Dataset extract:
++++++++
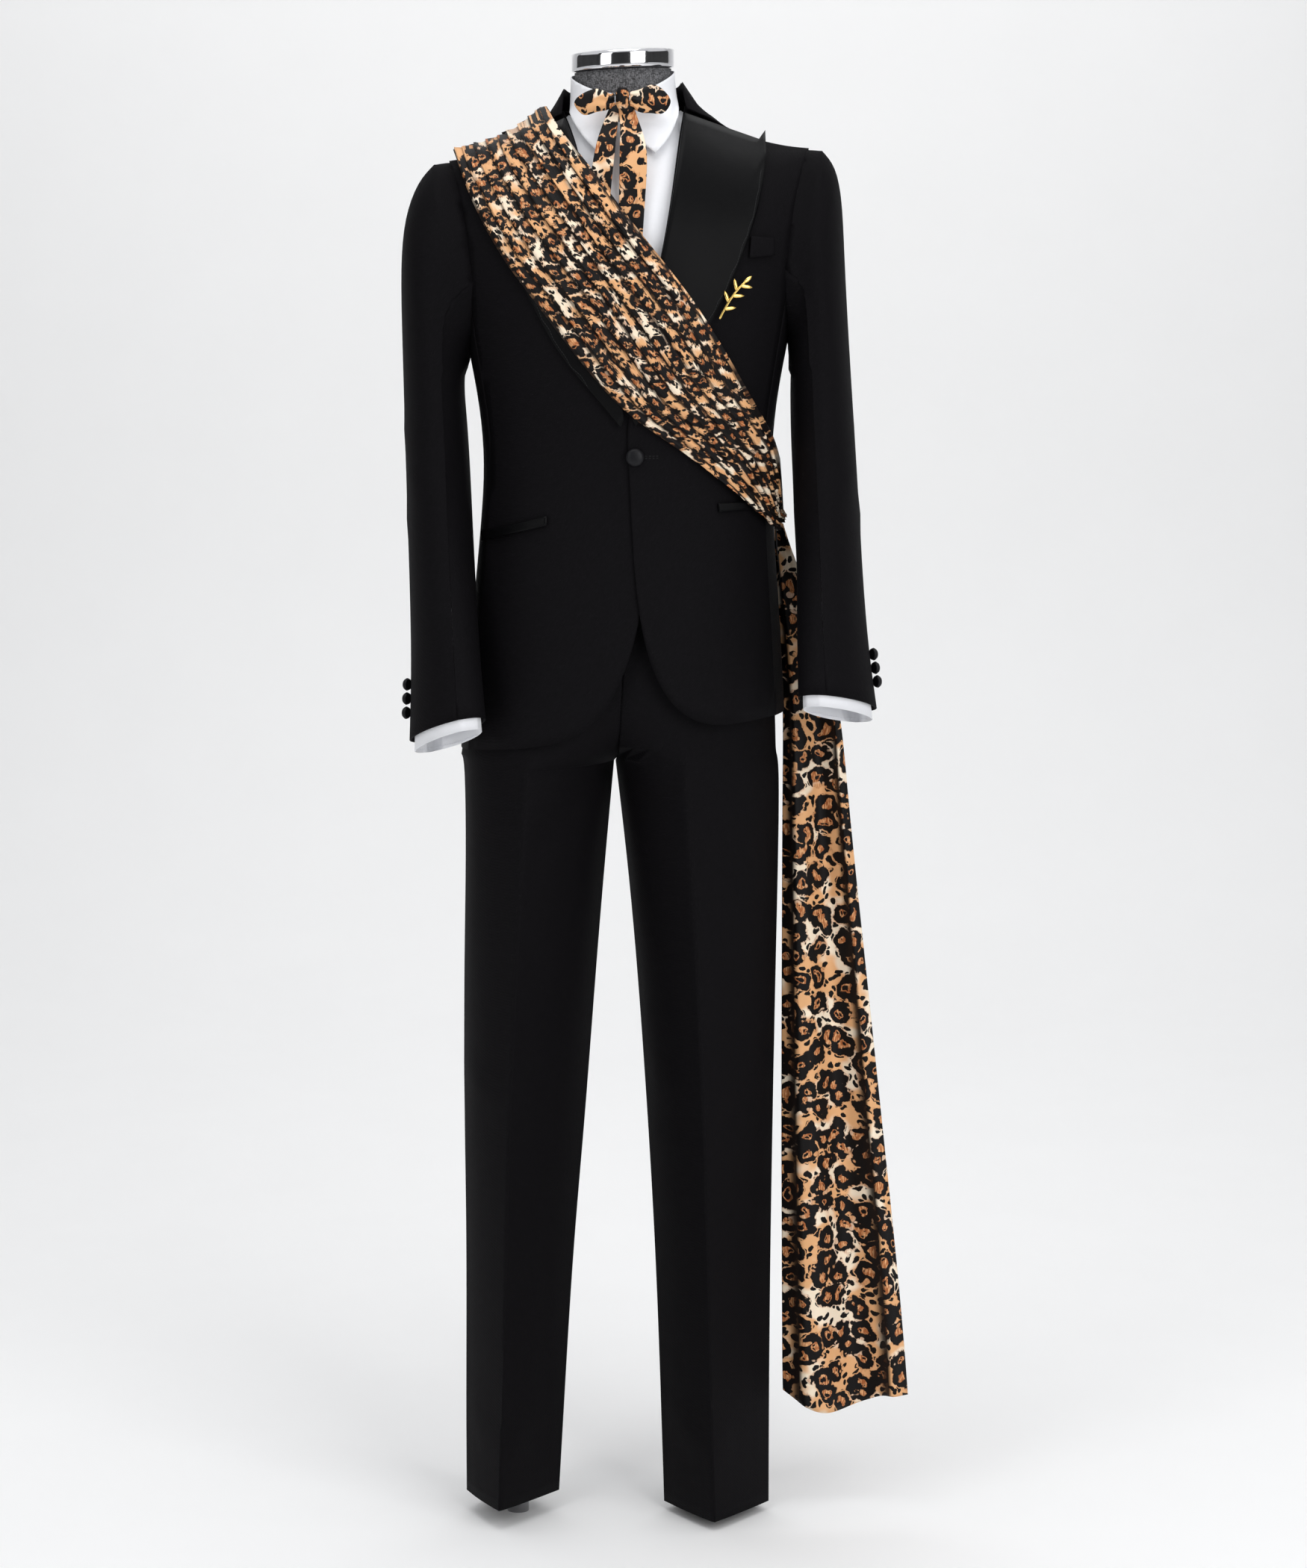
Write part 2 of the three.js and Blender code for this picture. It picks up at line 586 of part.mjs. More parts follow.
// The shirt's front from the centre to the side seam, with a round neck.
function shirtFront() {
  const shoulderSteps = 5;
  const neckSteps = 4;
  const columns = shoulderSteps + neckSteps;
  const right = sideLine(180, SHIRT_HEM, SHIRT_INSET, shirtBelow, rowsAbove);
  const shoulder = shoulderLine(shoulderSteps, SHIRT_INSET, 1);
  const top = [];
  for (let i = 0; i < neckSteps; i += 1) {
    const t = (i / neckSteps) * (Math.PI / 2);
    const x = NECK.shirtHalfWidth * Math.sin(t);
    const z = lerp(shoulder[0].z, NECK.frontZ - SHIRT_INSET, Math.cos(t));
    top.push({ a: angleAt(x, z, SHIRT_INSET), z });
  }
  top.push(...shoulder);
  const bottom = [];
  for (let c = 0; c <= columns; c += 1) bottom.push({ a: lerp(0, right[0].a, c / columns), z: SHIRT_HEM });
  const centre = right.map((_, r) => ({ a: 0, z: lerp(SHIRT_HEM, top[0].z, r / (shirtBelow + rowsAbove)) }));
  return onSurface(fill(bottom, top, centre, right), SHIRT_INSET);
}

// The closed ring of armhole points of one side, from the shoulder tip round by the front.
function armholeRing(front, side, back) {
  const ring = [];
  const start = side ? rowsBelow : shirtBelow;
  const rows = front.length - 1;
  for (let r = rows; r > start; r -= 1) ring.push(front[r][front[0].length - 1].clone());
  if (side) ring.push(...side[side.length - 1].map((p) => p.clone()));
  else ring.push(front[start][front[0].length - 1].clone());
  for (let r = start + 1; r < rows; r += 1) ring.push(back[r][0].clone());
  return ring;
}

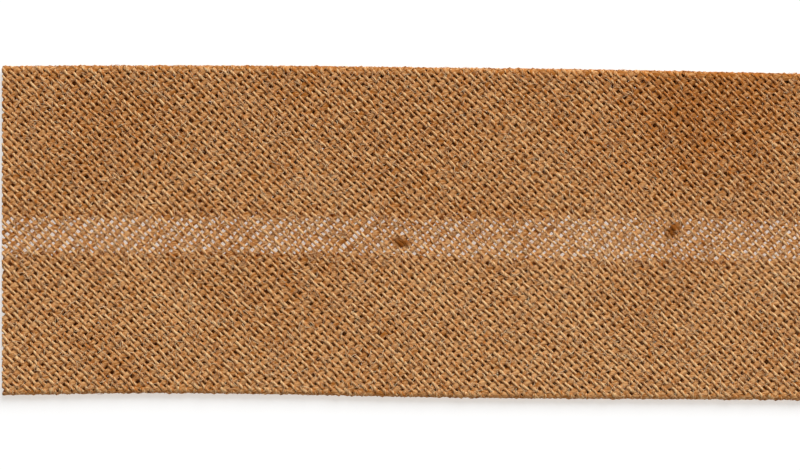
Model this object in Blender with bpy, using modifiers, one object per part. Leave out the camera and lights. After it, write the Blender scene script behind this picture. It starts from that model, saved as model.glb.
++++++++
Reproduce all the data word for word.

Output:
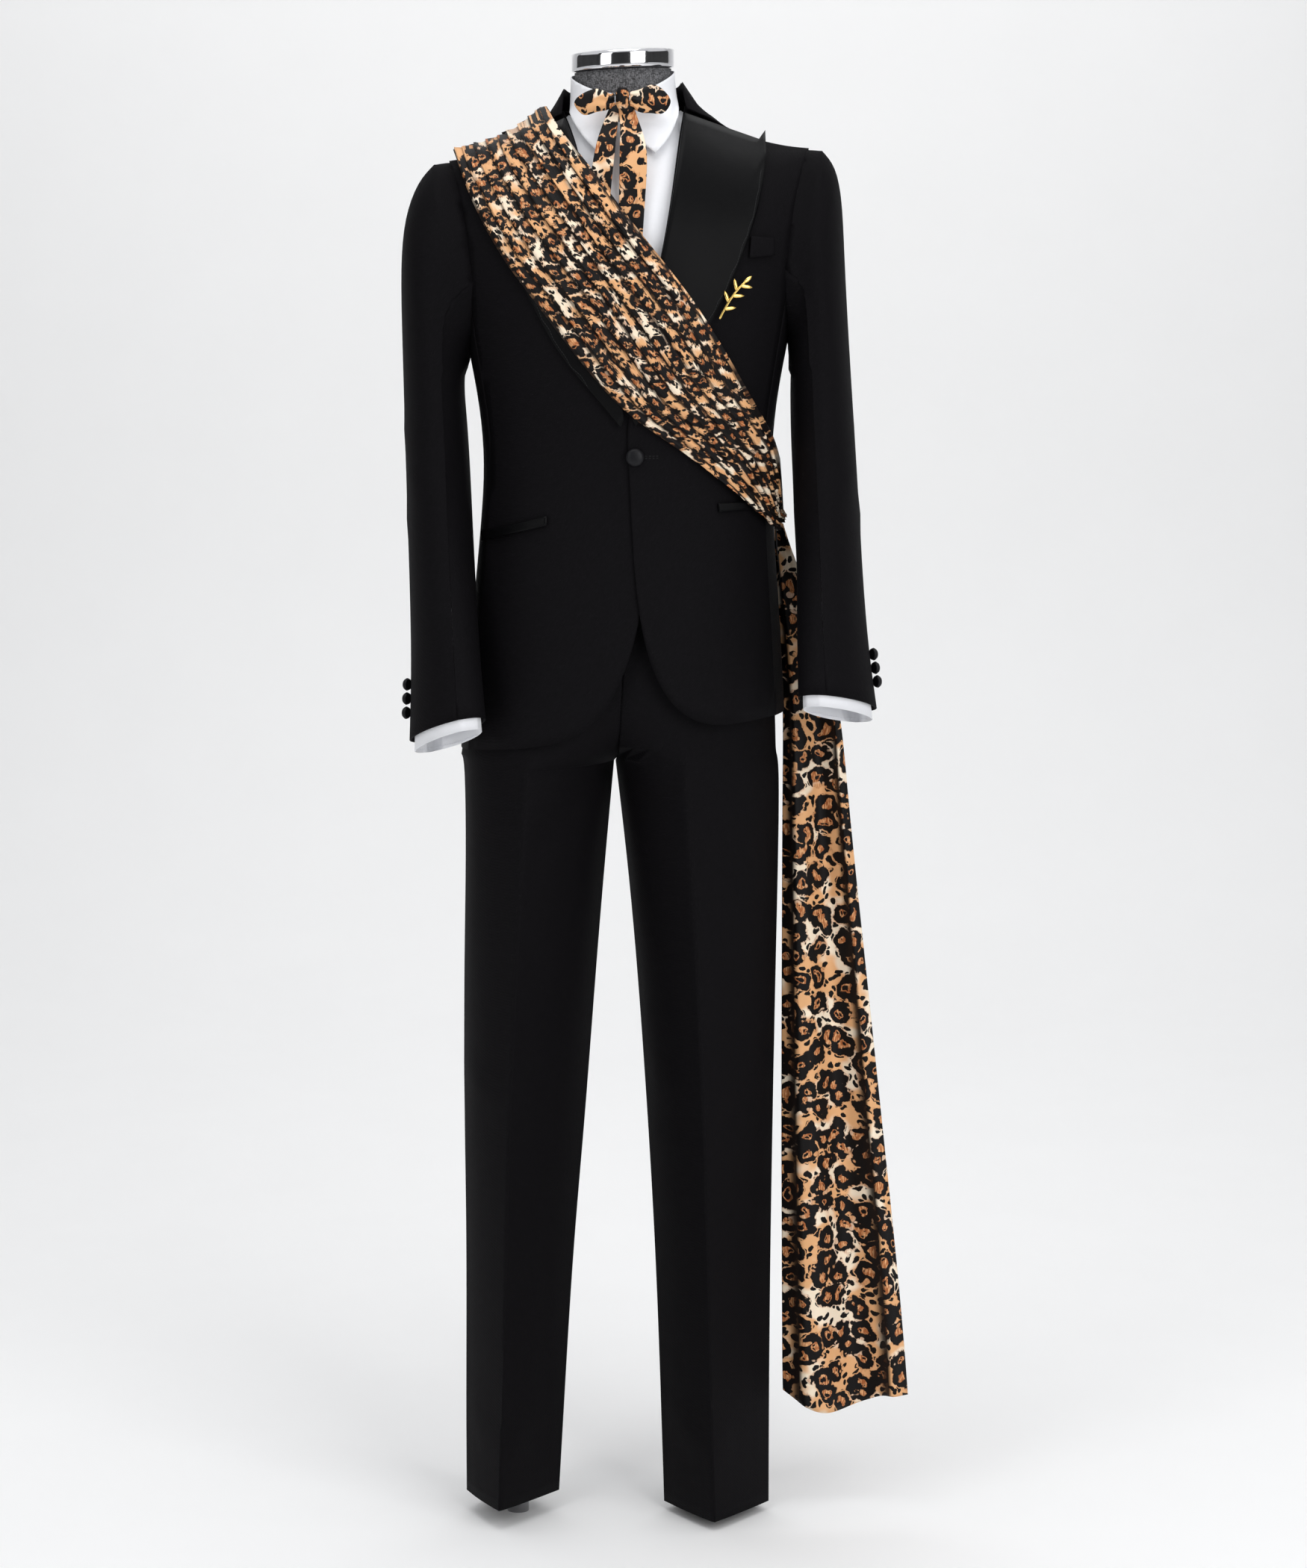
Write part 2 of the three.js and Blender code for this picture. It picks up at line 586 of part.mjs. More parts follow.
// The shirt's front from the centre to the side seam, with a round neck.
function shirtFront() {
  const shoulderSteps = 5;
  const neckSteps = 4;
  const columns = shoulderSteps + neckSteps;
  const right = sideLine(180, SHIRT_HEM, SHIRT_INSET, shirtBelow, rowsAbove);
  const shoulder = shoulderLine(shoulderSteps, SHIRT_INSET, 1);
  const top = [];
  for (let i = 0; i < neckSteps; i += 1) {
    const t = (i / neckSteps) * (Math.PI / 2);
    const x = NECK.shirtHalfWidth * Math.sin(t);
    const z = lerp(shoulder[0].z, NECK.frontZ - SHIRT_INSET, Math.cos(t));
    top.push({ a: angleAt(x, z, SHIRT_INSET), z });
  }
  top.push(...shoulder);
  const bottom = [];
  for (let c = 0; c <= columns; c += 1) bottom.push({ a: lerp(0, right[0].a, c / columns), z: SHIRT_HEM });
  const centre = right.map((_, r) => ({ a: 0, z: lerp(SHIRT_HEM, top[0].z, r / (shirtBelow + rowsAbove)) }));
  return onSurface(fill(bottom, top, centre, right), SHIRT_INSET);
}

// The closed ring of armhole points of one side, from the shoulder tip round by the front.
function armholeRing(front, side, back) {
  const ring = [];
  const start = side ? rowsBelow : shirtBelow;
  const rows = front.length - 1;
  for (let r = rows; r > start; r -= 1) ring.push(front[r][front[0].length - 1].clone());
  if (side) ring.push(...side[side.length - 1].map((p) => p.clone()));
  else ring.push(front[start][front[0].length - 1].clone());
  for (let r = start + 1; r < rows; r += 1) ring.push(back[r][0].clone());
  return ring;
}

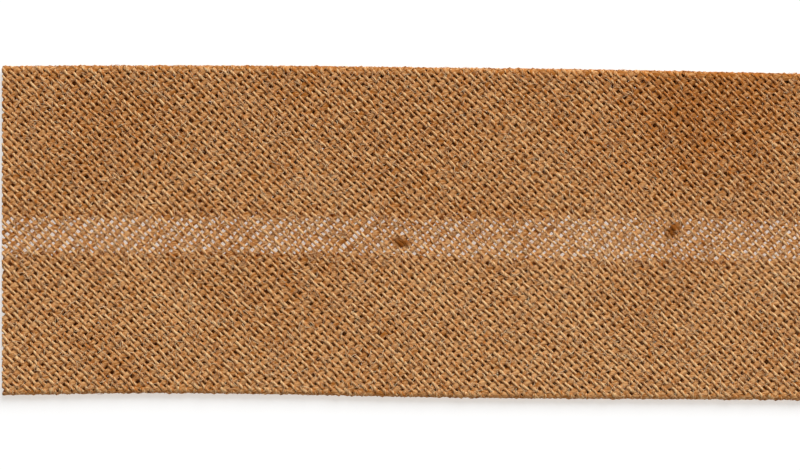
Model this object in Blender with bpy, using modifiers, one object per part. Leave out the camera and lights. After it, write the Blender scene script behind this picture. It starts from that model, saved as model.glb.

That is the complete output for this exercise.